(CAD and scene scripts)
++++++++++++++++++++
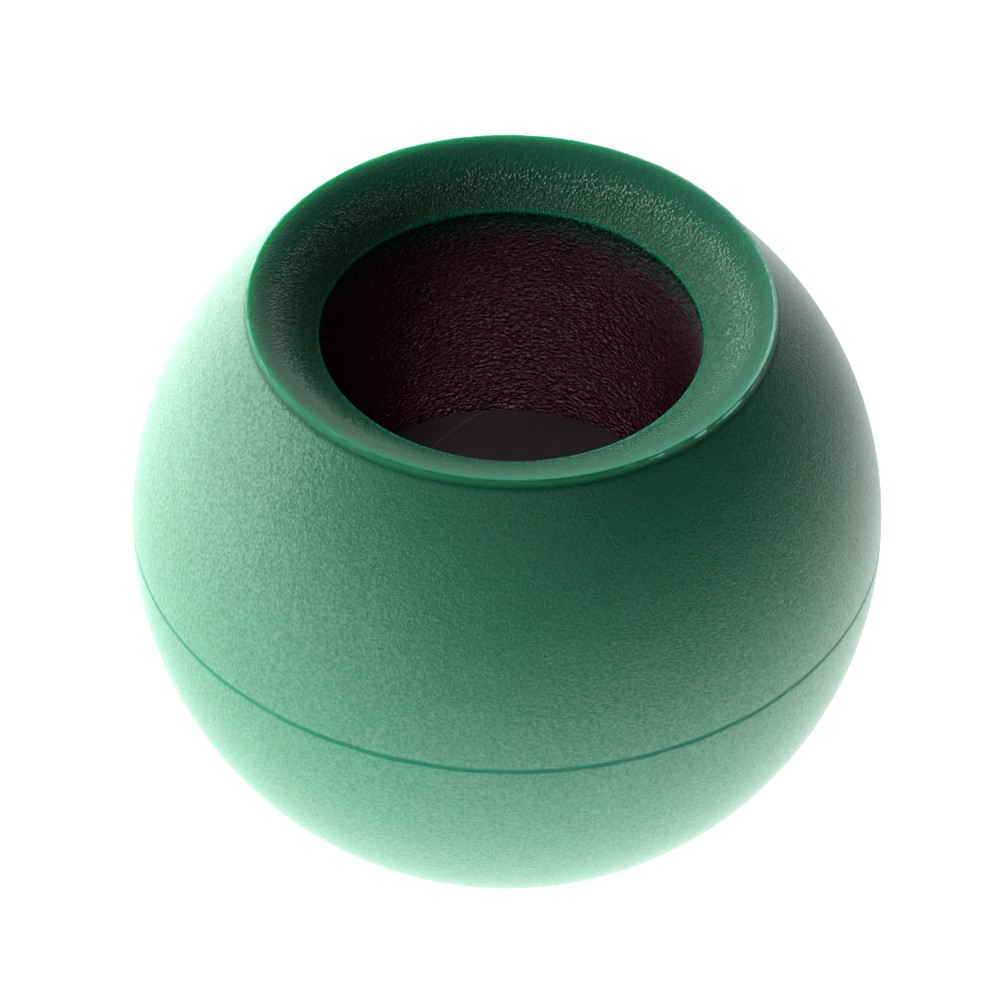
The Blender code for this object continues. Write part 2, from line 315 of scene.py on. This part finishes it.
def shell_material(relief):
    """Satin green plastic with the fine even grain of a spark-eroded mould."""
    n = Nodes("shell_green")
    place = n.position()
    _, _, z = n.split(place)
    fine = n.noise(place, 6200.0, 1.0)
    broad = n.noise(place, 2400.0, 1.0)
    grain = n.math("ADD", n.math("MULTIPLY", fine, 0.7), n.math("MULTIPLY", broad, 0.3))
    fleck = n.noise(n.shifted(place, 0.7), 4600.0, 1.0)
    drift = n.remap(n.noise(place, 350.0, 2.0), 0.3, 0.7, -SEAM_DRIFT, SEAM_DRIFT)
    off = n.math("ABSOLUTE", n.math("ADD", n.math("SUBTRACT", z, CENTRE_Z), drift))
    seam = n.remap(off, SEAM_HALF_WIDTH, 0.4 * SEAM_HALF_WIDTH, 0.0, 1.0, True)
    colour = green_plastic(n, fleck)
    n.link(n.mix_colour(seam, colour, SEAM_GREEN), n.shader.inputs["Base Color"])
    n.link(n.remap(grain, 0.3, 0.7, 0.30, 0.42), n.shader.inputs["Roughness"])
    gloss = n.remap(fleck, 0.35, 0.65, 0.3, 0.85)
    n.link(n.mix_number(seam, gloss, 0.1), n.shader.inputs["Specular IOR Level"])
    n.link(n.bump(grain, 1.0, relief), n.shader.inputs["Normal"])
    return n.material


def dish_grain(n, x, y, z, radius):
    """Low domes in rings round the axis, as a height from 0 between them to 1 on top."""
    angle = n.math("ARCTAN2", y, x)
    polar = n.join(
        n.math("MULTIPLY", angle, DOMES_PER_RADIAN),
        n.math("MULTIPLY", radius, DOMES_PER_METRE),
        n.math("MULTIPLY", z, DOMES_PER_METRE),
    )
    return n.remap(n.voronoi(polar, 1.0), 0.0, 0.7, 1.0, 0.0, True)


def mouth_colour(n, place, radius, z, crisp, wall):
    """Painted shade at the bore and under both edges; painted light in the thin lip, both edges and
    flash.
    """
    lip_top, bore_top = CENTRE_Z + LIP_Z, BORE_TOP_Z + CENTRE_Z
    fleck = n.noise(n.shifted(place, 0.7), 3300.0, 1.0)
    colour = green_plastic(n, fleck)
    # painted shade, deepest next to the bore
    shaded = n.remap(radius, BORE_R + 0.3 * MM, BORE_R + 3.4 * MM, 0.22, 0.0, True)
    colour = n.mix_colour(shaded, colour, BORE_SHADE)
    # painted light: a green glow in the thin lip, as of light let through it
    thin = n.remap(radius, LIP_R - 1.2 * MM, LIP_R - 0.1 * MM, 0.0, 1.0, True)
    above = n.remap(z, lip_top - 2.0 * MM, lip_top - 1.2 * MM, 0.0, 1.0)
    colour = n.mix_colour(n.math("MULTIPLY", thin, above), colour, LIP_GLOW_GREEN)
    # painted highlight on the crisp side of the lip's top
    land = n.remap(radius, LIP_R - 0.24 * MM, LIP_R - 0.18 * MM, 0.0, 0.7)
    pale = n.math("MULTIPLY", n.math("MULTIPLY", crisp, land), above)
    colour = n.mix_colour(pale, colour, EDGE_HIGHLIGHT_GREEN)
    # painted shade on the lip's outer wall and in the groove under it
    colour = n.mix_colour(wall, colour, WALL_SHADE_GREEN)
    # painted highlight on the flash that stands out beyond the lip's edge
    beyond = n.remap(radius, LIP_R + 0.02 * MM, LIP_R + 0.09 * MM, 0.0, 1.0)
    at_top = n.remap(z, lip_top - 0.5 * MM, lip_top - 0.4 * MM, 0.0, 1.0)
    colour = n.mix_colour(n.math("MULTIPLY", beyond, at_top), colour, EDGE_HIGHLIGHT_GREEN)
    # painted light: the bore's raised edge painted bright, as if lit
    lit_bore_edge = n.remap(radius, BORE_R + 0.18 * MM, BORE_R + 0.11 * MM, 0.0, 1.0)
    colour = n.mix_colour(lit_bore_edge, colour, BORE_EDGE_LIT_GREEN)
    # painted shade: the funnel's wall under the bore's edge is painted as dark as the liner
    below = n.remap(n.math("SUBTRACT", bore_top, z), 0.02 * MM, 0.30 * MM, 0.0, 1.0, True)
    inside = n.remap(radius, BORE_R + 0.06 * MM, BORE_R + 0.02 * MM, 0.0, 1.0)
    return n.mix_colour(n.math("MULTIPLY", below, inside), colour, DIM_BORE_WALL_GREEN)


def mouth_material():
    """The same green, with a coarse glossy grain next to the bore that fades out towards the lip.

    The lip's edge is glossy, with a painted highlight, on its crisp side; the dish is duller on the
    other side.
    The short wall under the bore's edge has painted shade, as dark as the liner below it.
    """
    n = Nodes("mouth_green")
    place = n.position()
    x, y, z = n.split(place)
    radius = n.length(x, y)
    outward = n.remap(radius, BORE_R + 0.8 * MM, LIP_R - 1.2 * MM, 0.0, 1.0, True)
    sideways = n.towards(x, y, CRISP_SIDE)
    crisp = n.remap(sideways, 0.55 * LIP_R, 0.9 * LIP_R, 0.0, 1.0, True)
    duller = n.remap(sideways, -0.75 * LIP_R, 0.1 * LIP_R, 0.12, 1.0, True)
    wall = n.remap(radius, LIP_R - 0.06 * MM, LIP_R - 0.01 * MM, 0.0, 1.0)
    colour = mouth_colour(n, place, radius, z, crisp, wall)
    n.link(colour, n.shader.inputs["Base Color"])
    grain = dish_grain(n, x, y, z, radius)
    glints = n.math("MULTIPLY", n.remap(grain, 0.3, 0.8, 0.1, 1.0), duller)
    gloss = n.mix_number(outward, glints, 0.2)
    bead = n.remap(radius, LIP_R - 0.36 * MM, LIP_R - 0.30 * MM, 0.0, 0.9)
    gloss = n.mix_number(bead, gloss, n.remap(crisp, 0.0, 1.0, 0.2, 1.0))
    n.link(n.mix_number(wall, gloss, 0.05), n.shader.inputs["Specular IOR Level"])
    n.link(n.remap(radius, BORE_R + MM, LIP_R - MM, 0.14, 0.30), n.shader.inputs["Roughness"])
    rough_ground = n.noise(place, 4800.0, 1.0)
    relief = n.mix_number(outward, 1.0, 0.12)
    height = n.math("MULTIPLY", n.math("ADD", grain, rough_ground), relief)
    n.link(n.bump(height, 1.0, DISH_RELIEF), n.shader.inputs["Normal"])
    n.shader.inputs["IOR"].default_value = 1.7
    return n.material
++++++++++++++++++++
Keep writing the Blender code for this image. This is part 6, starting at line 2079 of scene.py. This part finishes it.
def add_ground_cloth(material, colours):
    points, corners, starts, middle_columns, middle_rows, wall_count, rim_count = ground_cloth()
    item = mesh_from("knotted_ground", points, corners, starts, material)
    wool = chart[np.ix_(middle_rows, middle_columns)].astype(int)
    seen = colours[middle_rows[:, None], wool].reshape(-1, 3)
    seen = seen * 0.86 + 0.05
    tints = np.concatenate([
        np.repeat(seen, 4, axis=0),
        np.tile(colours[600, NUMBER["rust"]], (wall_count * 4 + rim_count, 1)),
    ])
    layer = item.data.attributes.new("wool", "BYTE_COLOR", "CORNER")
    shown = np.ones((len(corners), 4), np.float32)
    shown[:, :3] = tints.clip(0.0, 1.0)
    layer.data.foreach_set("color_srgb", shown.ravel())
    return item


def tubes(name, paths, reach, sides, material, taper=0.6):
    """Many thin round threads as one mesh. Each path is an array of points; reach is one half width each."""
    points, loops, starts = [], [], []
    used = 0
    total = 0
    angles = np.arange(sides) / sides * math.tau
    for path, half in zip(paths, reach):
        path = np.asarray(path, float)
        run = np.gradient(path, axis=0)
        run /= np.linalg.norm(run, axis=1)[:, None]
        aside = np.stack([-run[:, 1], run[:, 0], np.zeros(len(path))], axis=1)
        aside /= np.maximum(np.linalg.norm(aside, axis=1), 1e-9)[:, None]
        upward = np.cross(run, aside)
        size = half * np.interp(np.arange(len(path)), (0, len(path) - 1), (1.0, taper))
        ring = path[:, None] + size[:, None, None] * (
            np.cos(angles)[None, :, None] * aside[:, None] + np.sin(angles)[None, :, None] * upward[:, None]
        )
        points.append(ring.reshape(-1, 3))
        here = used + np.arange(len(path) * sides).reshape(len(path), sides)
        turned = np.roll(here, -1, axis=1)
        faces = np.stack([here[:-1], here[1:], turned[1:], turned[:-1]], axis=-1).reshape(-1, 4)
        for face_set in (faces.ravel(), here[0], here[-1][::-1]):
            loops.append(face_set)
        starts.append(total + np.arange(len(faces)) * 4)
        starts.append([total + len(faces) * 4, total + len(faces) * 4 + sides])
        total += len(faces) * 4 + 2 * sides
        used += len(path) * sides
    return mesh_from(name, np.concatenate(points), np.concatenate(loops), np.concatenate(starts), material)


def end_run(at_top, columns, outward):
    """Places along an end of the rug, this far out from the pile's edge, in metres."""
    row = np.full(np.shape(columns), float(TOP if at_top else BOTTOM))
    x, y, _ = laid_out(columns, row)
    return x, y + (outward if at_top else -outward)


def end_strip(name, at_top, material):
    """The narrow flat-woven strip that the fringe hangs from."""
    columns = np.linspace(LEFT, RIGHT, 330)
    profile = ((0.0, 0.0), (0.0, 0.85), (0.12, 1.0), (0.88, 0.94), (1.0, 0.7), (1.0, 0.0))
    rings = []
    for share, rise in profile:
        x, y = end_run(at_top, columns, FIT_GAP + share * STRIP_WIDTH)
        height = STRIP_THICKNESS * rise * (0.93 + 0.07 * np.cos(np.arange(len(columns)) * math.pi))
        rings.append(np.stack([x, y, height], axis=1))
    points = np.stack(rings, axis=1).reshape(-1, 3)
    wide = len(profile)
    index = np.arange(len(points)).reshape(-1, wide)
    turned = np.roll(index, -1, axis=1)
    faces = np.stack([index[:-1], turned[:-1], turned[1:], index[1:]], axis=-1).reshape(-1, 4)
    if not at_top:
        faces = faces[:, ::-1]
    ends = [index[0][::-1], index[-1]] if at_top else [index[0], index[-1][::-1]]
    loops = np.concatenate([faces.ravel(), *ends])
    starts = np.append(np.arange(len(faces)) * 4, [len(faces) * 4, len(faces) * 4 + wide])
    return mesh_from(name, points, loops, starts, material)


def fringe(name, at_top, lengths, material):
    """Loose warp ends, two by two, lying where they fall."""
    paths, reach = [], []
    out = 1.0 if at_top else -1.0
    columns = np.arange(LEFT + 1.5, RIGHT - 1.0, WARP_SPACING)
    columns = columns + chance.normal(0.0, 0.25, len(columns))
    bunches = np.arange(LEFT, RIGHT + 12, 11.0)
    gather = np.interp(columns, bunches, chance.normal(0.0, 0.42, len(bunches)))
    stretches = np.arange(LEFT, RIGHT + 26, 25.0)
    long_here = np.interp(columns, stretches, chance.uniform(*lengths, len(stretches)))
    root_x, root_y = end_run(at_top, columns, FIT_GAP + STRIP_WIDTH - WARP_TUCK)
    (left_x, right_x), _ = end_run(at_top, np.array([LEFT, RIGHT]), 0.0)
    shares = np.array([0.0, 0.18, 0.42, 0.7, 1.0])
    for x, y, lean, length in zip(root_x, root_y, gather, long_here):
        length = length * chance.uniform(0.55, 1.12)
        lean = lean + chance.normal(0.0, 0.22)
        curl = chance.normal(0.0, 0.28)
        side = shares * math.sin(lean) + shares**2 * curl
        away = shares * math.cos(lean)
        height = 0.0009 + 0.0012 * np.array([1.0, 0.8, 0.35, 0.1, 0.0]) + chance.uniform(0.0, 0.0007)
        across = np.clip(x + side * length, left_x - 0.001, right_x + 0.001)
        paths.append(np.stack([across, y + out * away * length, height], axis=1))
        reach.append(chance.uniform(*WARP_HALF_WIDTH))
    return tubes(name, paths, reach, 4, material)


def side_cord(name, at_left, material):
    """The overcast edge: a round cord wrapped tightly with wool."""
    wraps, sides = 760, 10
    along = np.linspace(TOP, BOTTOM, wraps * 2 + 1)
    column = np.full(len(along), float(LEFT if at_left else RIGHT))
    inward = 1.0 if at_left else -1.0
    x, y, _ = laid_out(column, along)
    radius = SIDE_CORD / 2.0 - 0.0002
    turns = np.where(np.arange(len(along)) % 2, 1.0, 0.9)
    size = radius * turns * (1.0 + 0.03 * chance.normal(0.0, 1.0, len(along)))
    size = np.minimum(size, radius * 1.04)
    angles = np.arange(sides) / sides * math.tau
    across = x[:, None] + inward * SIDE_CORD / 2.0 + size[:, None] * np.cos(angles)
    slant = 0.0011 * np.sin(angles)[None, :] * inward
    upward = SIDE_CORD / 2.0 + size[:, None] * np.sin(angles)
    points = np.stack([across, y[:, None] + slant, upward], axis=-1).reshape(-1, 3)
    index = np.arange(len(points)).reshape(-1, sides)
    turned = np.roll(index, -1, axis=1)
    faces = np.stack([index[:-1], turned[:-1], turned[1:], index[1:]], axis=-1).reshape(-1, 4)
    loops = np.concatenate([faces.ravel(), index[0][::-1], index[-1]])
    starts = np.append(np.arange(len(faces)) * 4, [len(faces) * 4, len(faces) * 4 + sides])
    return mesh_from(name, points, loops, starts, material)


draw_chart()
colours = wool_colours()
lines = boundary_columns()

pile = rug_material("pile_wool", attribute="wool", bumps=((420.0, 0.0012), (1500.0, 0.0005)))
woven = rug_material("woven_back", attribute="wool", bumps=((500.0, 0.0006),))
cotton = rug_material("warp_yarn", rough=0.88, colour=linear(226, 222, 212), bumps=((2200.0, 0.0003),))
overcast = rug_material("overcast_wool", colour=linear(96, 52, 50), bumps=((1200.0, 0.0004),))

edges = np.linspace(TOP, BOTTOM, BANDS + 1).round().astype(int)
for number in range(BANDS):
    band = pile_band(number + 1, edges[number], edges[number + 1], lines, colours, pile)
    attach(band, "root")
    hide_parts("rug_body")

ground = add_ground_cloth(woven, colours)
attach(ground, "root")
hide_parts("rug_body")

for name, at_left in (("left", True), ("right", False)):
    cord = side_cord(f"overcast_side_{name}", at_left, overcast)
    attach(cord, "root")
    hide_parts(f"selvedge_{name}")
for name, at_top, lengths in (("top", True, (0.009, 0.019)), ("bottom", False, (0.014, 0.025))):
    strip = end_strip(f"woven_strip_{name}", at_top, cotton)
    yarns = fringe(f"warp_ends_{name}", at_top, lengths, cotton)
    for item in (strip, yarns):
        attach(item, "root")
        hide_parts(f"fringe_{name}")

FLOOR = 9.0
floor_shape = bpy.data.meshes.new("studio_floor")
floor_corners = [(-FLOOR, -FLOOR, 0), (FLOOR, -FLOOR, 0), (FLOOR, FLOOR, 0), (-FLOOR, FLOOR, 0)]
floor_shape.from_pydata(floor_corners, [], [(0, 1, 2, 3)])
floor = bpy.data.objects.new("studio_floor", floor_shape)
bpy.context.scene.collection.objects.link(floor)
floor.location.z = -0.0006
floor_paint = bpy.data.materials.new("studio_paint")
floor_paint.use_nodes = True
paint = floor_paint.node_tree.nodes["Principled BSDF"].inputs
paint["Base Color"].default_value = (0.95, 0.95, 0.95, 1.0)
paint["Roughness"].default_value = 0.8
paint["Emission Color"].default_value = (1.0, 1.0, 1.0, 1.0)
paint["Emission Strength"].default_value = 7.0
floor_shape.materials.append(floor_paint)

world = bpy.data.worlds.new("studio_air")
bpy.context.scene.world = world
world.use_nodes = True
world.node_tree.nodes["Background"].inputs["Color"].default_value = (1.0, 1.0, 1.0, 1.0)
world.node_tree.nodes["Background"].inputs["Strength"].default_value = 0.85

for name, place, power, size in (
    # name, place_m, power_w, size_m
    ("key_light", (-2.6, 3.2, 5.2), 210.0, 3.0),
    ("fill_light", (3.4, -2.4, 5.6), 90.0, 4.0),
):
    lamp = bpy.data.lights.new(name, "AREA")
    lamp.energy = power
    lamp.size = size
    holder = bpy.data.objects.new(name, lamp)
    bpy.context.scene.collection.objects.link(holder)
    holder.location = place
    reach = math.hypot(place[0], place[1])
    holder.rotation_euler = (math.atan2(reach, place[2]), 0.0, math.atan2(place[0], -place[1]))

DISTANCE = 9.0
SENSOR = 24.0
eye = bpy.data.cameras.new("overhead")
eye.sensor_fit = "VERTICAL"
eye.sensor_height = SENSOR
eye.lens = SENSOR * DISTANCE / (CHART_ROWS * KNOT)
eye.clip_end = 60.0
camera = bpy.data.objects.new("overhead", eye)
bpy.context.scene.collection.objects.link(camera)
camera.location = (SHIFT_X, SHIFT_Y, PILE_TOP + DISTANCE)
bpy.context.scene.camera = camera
++++++++++++++++++++
* WRITTEN TASK *
Quote the data above from the line containing "The Blender code for this object" to the line containing "return n.remap(n.voronoi(polar, 1.0), 0.0, 0.7, 1.0, 0.0, True)", inclusive, and stop.

* THE RESPONSE *
The Blender code for this object continues. Write part 2, from line 315 of scene.py on. This part finishes it.
def shell_material(relief):
    """Satin green plastic with the fine even grain of a spark-eroded mould."""
    n = Nodes("shell_green")
    place = n.position()
    _, _, z = n.split(place)
    fine = n.noise(place, 6200.0, 1.0)
    broad = n.noise(place, 2400.0, 1.0)
    grain = n.math("ADD", n.math("MULTIPLY", fine, 0.7), n.math("MULTIPLY", broad, 0.3))
    fleck = n.noise(n.shifted(place, 0.7), 4600.0, 1.0)
    drift = n.remap(n.noise(place, 350.0, 2.0), 0.3, 0.7, -SEAM_DRIFT, SEAM_DRIFT)
    off = n.math("ABSOLUTE", n.math("ADD", n.math("SUBTRACT", z, CENTRE_Z), drift))
    seam = n.remap(off, SEAM_HALF_WIDTH, 0.4 * SEAM_HALF_WIDTH, 0.0, 1.0, True)
    colour = green_plastic(n, fleck)
    n.link(n.mix_colour(seam, colour, SEAM_GREEN), n.shader.inputs["Base Color"])
    n.link(n.remap(grain, 0.3, 0.7, 0.30, 0.42), n.shader.inputs["Roughness"])
    gloss = n.remap(fleck, 0.35, 0.65, 0.3, 0.85)
    n.link(n.mix_number(seam, gloss, 0.1), n.shader.inputs["Specular IOR Level"])
    n.link(n.bump(grain, 1.0, relief), n.shader.inputs["Normal"])
    return n.material


def dish_grain(n, x, y, z, radius):
    """Low domes in rings round the axis, as a height from 0 between them to 1 on top."""
    angle = n.math("ARCTAN2", y, x)
    polar = n.join(
        n.math("MULTIPLY", angle, DOMES_PER_RADIAN),
        n.math("MULTIPLY", radius, DOMES_PER_METRE),
        n.math("MULTIPLY", z, DOMES_PER_METRE),
    )
    return n.remap(n.voronoi(polar, 1.0), 0.0, 0.7, 1.0, 0.0, True)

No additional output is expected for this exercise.